When a music release encompasses many different features from other fields, it allows for a richer experience for the audience, who can approach the work from many angles. With ‘Red Rum,’ one can get through to the music via its uniquely created cocktail, the dynamism of alto saxophone, the fragrant notes of the perfume, or the elegant movements of the dancers. "I hope we can get past the belief that within a project there must be a central component and peripheral add-ons. Sometimes, everything you see in front of you are all shining parts deserving of appreciation."

Crossing the realms

After the full release of “Y?”, Táo embarked on yet another new quest in his art practice with an exhibition showcasing the pieces created within the realm of the extended play. He wanted to offer listeners a way to tangibly experience the work outside the limitations of sounds. The exhibition was held in early December last year.

When asked about the intersection of forms in art, Táo explains that it’s an inevitable outcome. The arts are closely interwoven with culture and they will grow when culture grows. Many experiences that we are currently enjoying came from the adaptation of foreign art practices; if there is no cross-culture learning and experience, culture might become stagnant.
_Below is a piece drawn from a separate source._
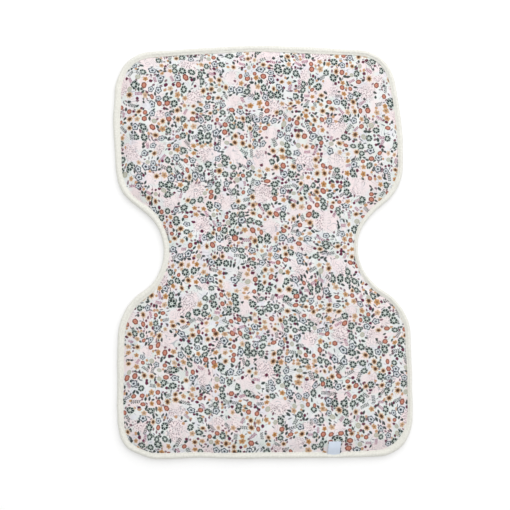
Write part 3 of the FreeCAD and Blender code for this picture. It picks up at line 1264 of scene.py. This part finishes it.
# %% The inks
ground_cool = paint(238, 239, 239)
ground_warm = paint(243, 229, 230)
ground_mint = paint(226, 234, 230)
ground_lilac = paint(232, 231, 238)
cloud_pink = paint(247, 232, 233)
inks = {
    "pine": paint(20, 41, 39), "slate": paint(44, 57, 70), "coral": paint(182, 112, 92),
    "wine": paint(104, 40, 46), "ochre": paint(188, 134, 74), "honey": paint(188, 132, 60),
    "umber": paint(80, 46, 26), "khaki": paint(176, 174, 150), "plum": paint(98, 32, 62),
    "rose": paint(150, 60, 104), "stem": paint(112, 128, 142), "blush": paint(220, 160, 136),
    "mint": paint(216, 228, 220), "cream": paint(242, 230, 210), "mist": paint(212, 217, 222),
}

# %% The layout of the print
flower_spacing = 8.4 * MM
flower_stray = 0.66  # how far the flowers stray from even rows, from 0 to 1


def print_place(tree):
    """Where a point is on the flat cloth, in metres, bent a little so no rows show."""
    node = tree.nodes.new("ShaderNodeUVMap")
    node.uv_map = "OFBake"
    flat = move(tree, "SCALE", Field(tree, node.outputs[0]), cloth_size)
    bend = tree.nodes.new("ShaderNodeTexNoise")
    bend.inputs["Scale"].default_value = 1 / (34 * MM)
    bend.inputs["Detail"].default_value = 0.0
    plug(tree, flat, bend.inputs["Vector"])
    return move(tree, "ADD", flat, move(tree, "SCALE", Field(tree, bend.outputs["Color"]), 9 * MM))


def cloud_cover(tree, place):
    """1 inside the pale clouds, 0 outside them, with a soft and uneven rim."""
    cell = use_group(tree, scatter, Place=place, Spacing=36 * MM, Stray=0.95)
    rough = cloudy(tree, place, 7 * MM, 2.0, flat=True) * (9 * MM)
    size = cell["Chance"] * (5 * MM) + 7.5 * MM
    return (1 - (cell["Away"] + rough).ramp(size, size + 5 * MM)) * cell["Pick"].work("LESS_THAN", 0.8)


# %% The printed cotton


def draw(colour, mask, ink, strength=1.0):
    """The colour with an ink laid over it where the mask is 1."""
    return mix_colour(colour.tree, mask * strength, colour, inks[ink])


def print_ground(tree, place):
    """Near-white cloth with faint pink, mint and lilac washes."""
    warm = cloudy(tree, place, 22 * MM, 1.0, flat=True).ramp(0.4, 0.58)
    colour = mix_colour(tree, warm, ground_cool, ground_warm)
    mint = cloudy(tree, move(tree, "ADD", place, (3.1, 1.7, 0)), 12 * MM, 1.0, flat=True).ramp(0.5, 0.68)
    colour = mix_colour(tree, mint * 0.8, colour, ground_mint)
    lilac = cloudy(tree, move(tree, "ADD", place, (7.7, 5.2, 0)), 14 * MM, 1.0, flat=True).ramp(0.54, 0.7)
    return mix_colour(tree, lilac * 0.8, colour, ground_lilac)


def print_flowers(tree, place, colour):
    """The larger motifs, one to a cell."""
    cell = use_group(tree, scatter, Place=place, Spacing=flower_spacing, Stray=flower_stray)
    open_ground = cloud_cover(tree, cell["Centre"]).work("LESS_THAN", 0.45)
    pick, size = cell["Pick"], cell["Chance"] * 0.3 + 0.84
    narrow = (cell["Chance"] * 7).work("FRACT") * 0.35 + 0.9
    where = {"Along": cell["Along"] * narrow, "Across": cell["Across"]}

    def bloom(low, high, radius, petals, dent):
        here = pick.within(low, high) * open_ground
        shape = use_group(tree, flower, Radius=size * radius, Petals=petals, Dent=dent, **where)
        return here, shape["Reach"], shape["Fold"]

    here, reach, fold = bloom(0.0, 0.22, 3.7 * MM, 7.0, 0.22)
    colour = draw(colour, here * (1 - reach.ramp(0.9, 1.6)), "mint", 0.8)
    petals = (reach - (1 - fold) * 0.25).within(0.32, 0.98) * fold.work("GREATER_THAN", 0.26)
    colour = draw(colour, here * petals, "pine")
    colour = draw(colour, here * reach.work("LESS_THAN", 0.14), "pine", 0.6)

    here, reach, _ = bloom(0.22, 0.34, 3.8 * MM, 5.0, 0.3)
    colour = draw(colour, here * (1 - reach.ramp(0.9, 1.3)), "mist", 0.9)
    lines = reach.within(0.75, 1.04).work("MAXIMUM", reach.work("LESS_THAN", 0.34))
    colour = draw(colour, here * lines, "slate")

    here, reach, _ = bloom(0.34, 0.49, 2.75 * MM, 6.0, 0.12)
    colour = draw(colour, here * (1 - reach.ramp(0.9, 1.5)), "cream", 0.5)
    colour = draw(colour, here * reach.work("LESS_THAN", 1.0), "coral")
    colour = draw(colour, here * reach.within(0.7, 1.0), "wine", 0.85)
    colour = draw(colour, here * reach.within(0.24, 0.44), "blush", 0.8)

    here, reach, fold = bloom(0.49, 0.65, 3.05 * MM, 5.0, 0.34)
    tone = (cell["Chance"] * 5).work("FRACT")
    colour = draw(colour, here * (1 - reach.ramp(0.7, 1.5)), "cream", 0.7)
    colour = draw(colour, here * (1 - reach.ramp(0.8, 1.05)), "ochre", tone * 0.4 + 0.6)
    colour = draw(colour, here * (1 - reach.ramp(0.1, 0.5)) * fold.ramp(0.2, 0.5), "umber", 0.85)

    here, reach, _ = bloom(0.65, 0.76, 3.9 * MM, 8.0, 0.4)
    colour = draw(colour, here * (1 - reach.ramp(0.6, 1.4)), "cream", 0.7)
    colour = draw(colour, here * (1 - reach.ramp(0.5, 1.0)), "honey", 0.9)
    colour = draw(colour, here * (1 - reach.ramp(0.34, 0.62)), "umber")

    here, reach, _ = bloom(0.76, 0.8, 2.7 * MM, 9.0, 0.08)
    colour = draw(colour, here * (1 - reach.ramp(0.85, 1.1)), "khaki", 0.9)
    colour = draw(colour, here * reach.within(0.3, 0.5), "mist", 0.7)

    here = pick.within(0.8, 0.87) * open_ground
    twig = use_group(tree, sprig, Length=size * (3.6 * MM), **where)["Ink"]
    colour = draw(colour, here * twig, "rose")
    here = pick.within(0.87, 0.97) * open_ground
    twig = use_group(tree, sprig, Length=size * (4.4 * MM), Gap=1.9 * MM, **where)["Ink"]
    return draw(colour, here * twig, "pine")


def print_fillers(tree, place, colour):
    """Leaves, berries and buds wherever no larger motif is near."""
    offset = (0.31, 0.17, 0)
    shifted = move(tree, "ADD", place, offset)
    cell = use_group(tree, scatter, Place=shifted, Spacing=3.7 * MM, Stray=0.85)
    centre = move(tree, "SUBTRACT", cell["Centre"], offset)
    host = use_group(tree, scatter, Place=centre, Spacing=flower_spacing, Stray=flower_stray)
    free = host["Away"].work("GREATER_THAN", 3.6 * MM)
    free = free * (cloud_cover(tree, centre) * 0.96).work("LESS_THAN", cell["Chance"])
    pick, size = cell["Pick"], cell["Chance"] * 0.4 + 0.8
    where = {"Along": cell["Along"], "Across": cell["Across"]}

    def blade(low, high, length, width):
        shape = use_group(tree, leaf, Length=size * length, Width=size * width, **where)
        return pick.within(low, high) * free * shape["Reach"].work("LESS_THAN", 1.0)

    colour = draw(colour, blade(0.0, 0.34, 2.5 * MM, 1.2 * MM), "pine", 0.95)
    colour = draw(colour, blade(0.34, 0.54, 1.7 * MM, 1.0 * MM), "plum", 0.85)
    colour = draw(colour, blade(0.54, 0.66, 1.8 * MM, 1.7 * MM), "plum")
    colour = draw(colour, blade(0.66, 0.74, 1.9 * MM, 1.5 * MM), "ochre", 0.85)
    return draw(colour, blade(0.74, 0.88, 2.2 * MM, 0.6 * MM), "slate", 0.8)


def print_stems(tree, place, colour):
    """Thin stems that wander between the flowers and break off."""
    height = cloudy(tree, move(tree, "ADD", place, (1.3, 4.9, 0)), 17 * MM, 1.0, flat=True)
    line = (height * 13).work("FRACT").work("LESS_THAN", 0.16)
    gaps = cloudy(tree, move(tree, "ADD", place, (2.3, 8.1, 0)), 9 * MM, 1.0, flat=True).ramp(0.46, 0.52)
    return draw(colour, line * gaps, "stem", 0.5)


def print_clouds(tree, place, colour, cover):
    """Pale pink clouds, sprinkled with specks."""
    colour = mix_colour(tree, cover * 0.8, colour, cloud_pink)
    speck = use_group(tree, scatter, Place=place, Spacing=1.5 * MM, Stray=0.9)
    dust = speck["Away"].work("LESS_THAN", 0.45 * MM) * speck["Pick"].work("LESS_THAN", 0.75)
    patches = cloudy(tree, place, 30 * MM, 1.0, flat=True).ramp(0.42, 0.58) * 0.85 + 0.15
    return draw(colour, dust * cover.ramp(0.1, 0.6) * patches, "plum", 0.8)


def fold_shade_streaks(tree, place):
    """Faint darker bands along the cloth's length: painted shade of long soft folds."""
    x, y, _ = split(tree, place)
    stretched = tree.nodes.new("ShaderNodeCombineXYZ")
    plug(tree, x, stretched.inputs[0])
    plug(tree, y * 0.12, stretched.inputs[1])
    return cloudy(tree, Field(tree, stretched.outputs[0]), 6 * MM, 2.0, flat=True).ramp(0.35, 0.65)


def make_printed_cotton():
    material, tree, shader = new_material("printed_cotton", 0.85, 0.08)
    place = print_place(tree)
    cover = cloud_cover(tree, place)
    colour = print_ground(tree, place)
    colour = print_clouds(tree, place, colour, cover)
    colour = print_stems(tree, place, colour)
    colour = print_fillers(tree, place, colour)
    colour = print_flowers(tree, place, colour)

    cloth = use_group(tree, weave, Place=place, Warp=0.42 * MM, Weft=0.46 * MM)
    touched = use_group(tree, handling, Place=place, Size=60 * MM)["Mask"]
    # painted shade: the cotton is darker where the weave sinks, between its threads
    colour = mix_colour(tree, cloth["Height"] * -0.1 + 0.1, colour, inks["slate"])
    colour = mix_colour(tree, touched * 0.06, colour, inks["khaki"])
    # painted shade of long soft folds, in bands along the cloth's length
    colour = mix_colour(tree, fold_shade_streaks(tree, place) * 0.05, colour, inks["slate"])
    plug(tree, colour, shader.inputs["Base Color"])
    plug(tree, touched * 0.1 + 0.8, shader.inputs["Roughness"])
    add_bump(tree, shader, cloth["Height"], 0.06 * MM)
    return material


printed_cotton = make_printed_cotton()
printed_face.data.materials.append(printed_cotton)
print("the print has", len(printed_cotton.node_tree.nodes), "nodes")

# %% [markdown]
# ### The ribbon
#
# A woven ribbon has fine ribs across it and a silky look.

# %% Grosgrain ribbon


def make_ribbon():
    material, tree, shader = new_material("pale_ribbon", 0.5, 0.2)
    place = object_place(tree)
    cloth = use_group(tree, weave, Place=place, Warp=0.35 * MM, Weft=0.7 * MM)
    touched = use_group(tree, handling, Place=place, Size=12 * MM)["Mask"]
    # painted shade and highlight: the ribbon is darker between its ribs and lighter on them
    colour = mix_colour(tree, cloth["Height"], paint(208, 219, 234), paint(226, 236, 248))
    colour = mix_colour(tree, touched * 0.4, colour, paint(208, 216, 232))
    plug(tree, colour, shader.inputs["Base Color"])
    plug(tree, touched * 0.15 + 0.45, shader.inputs["Roughness"])
    add_bump(tree, shader, cloth["Height"], 0.12 * MM)
    return material


ribbon_label.data.materials.append(make_ribbon())

# %% [markdown]
# ## Floor, light and camera
#
# The pad lies on white paper under an even sky of light, with a large soft lamp on the far
# side, a little to the right. So the only shadow is a faint one on the left and near sides.

# %% Paper floor
floor_mesh = bpy.data.meshes.new("floor")
floor_mesh.from_pydata([(-3, -3, 0), (3, -3, 0), (3, 3, 0), (-3, 3, 0)], [], [(0, 1, 2, 3)])
floor = bpy.data.objects.new("floor", floor_mesh)
floor.location.z = -0.1 * MM
bpy.context.scene.collection.objects.link(floor)


def seen_by_camera(tree):
    """1 for what the camera sees, straight or in a glossy or clear surface, and 0 for light."""
    path = tree.nodes.new("ShaderNodeLightPath")
    seen = Field(tree, path.outputs["Is Camera Ray"])
    for label in ("Is Glossy Ray", "Is Transmission Ray"):
        seen = seen.work("MAXIMUM", Field(tree, path.outputs[label]))
    return seen


def make_paper(lift):
    """White paper. The camera sees it a little brighter than it is, and far off fully white."""
    material, tree, shader = new_material("white_paper", 0.9, 0.0)
    place = object_place(tree)
    x, y, _ = split(tree, place)
    far_off = (x * x + y * y).work("SQRT").ramp(0.4, 1.1)
    grain = cloudy(tree, place, 2 * MM, 2.0)
    colour = mix_colour(tree, grain, paint(214, 214, 214), paint(220, 220, 220))
    plug(tree, colour, shader.inputs["Base Color"])
    shader.inputs["Emission Color"].default_value = (1, 1, 1, 1)
    plug(tree, seen_by_camera(tree) * (far_off + lift), shader.inputs["Emission Strength"])
    return material


paper_lift = 0.33
floor_mesh.materials.append(make_paper(paper_lift))

# %% Sky and lamp
world = bpy.data.worlds.new("studio")
bpy.context.scene.world = world
world.use_nodes = True
background = world.node_tree.nodes["Background"]
background.inputs["Color"].default_value = (1, 1, 1, 1)
sky_light = 0.7  # what the sky gives as light, where the camera sees it as 1
sky = seen_by_camera(world.node_tree) * (1 - sky_light) + sky_light
plug(world.node_tree, sky, background.inputs["Strength"])

softbox = bpy.data.lights.new("softbox", "AREA")
softbox.shape = "RECTANGLE"
softbox.size, softbox.size_y = 2.0, 1.5
softbox.energy = 12.6
softbox_object = bpy.data.objects.new("softbox", softbox)
softbox_object.location = (0.32, 0.70, 1.0)
aim = Vector((0, 0, 0)) - softbox_object.location
softbox_object.rotation_euler = aim.to_track_quat("-Z", "Y").to_euler()
bpy.context.scene.collection.objects.link(softbox_object)

# %% Camera
camera_elevation = math.radians(84.5)
camera_distance = 1.15
camera_roll = math.radians(-0.42)
view_width = 0.5322
target = Vector((-5.9 * MM, -6.2 * MM, 6 * MM))
camera = bpy.data.cameras.new("camera")
camera.sensor_width = 36
camera.lens = camera.sensor_width * camera_distance / view_width
camera_object = bpy.data.objects.new("camera", camera)
away = Vector((0, -math.cos(camera_elevation), math.sin(camera_elevation)))
camera_object.location = target + away * camera_distance
turn = (-away).to_track_quat("-Z", "Y").to_matrix()
camera_object.rotation_euler = (turn @ Matrix.Rotation(camera_roll, 3, "Z")).to_euler()
bpy.context.scene.collection.objects.link(camera_object)
bpy.context.scene.camera = camera_object
bpy.context.scene.view_settings.view_transform = "Standard"


def enclosed_area(points):
    """The area inside a closed row of points."""
    x, y = points[:, 0], points[:, 1]
    return 0.5 * abs(float(x @ np.roll(y, -1) - y @ np.roll(x, -1)))


panel_area = enclosed_area(fine_points - fine_outward * (half_width - face_high[0]))
strip_width = float(sum(
    math.hypot((b[0] - a[0]) * lip_mean, (b[1] - a[1]) * roll_height) for a, b in zip(section, section[1:])
))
Even though Táo’s belief is steadfast, he admits to feeling daunted by pressures, both from himself and from the audience. “But I still believe that new things take time to get used to. The prevalence of the internet provides a chance for Vietnamese music to rub shoulders with new forms of expression. Maybe somebody in Vietnam has already done this or that thing, but they are still trying to find their own community. Just you wait.”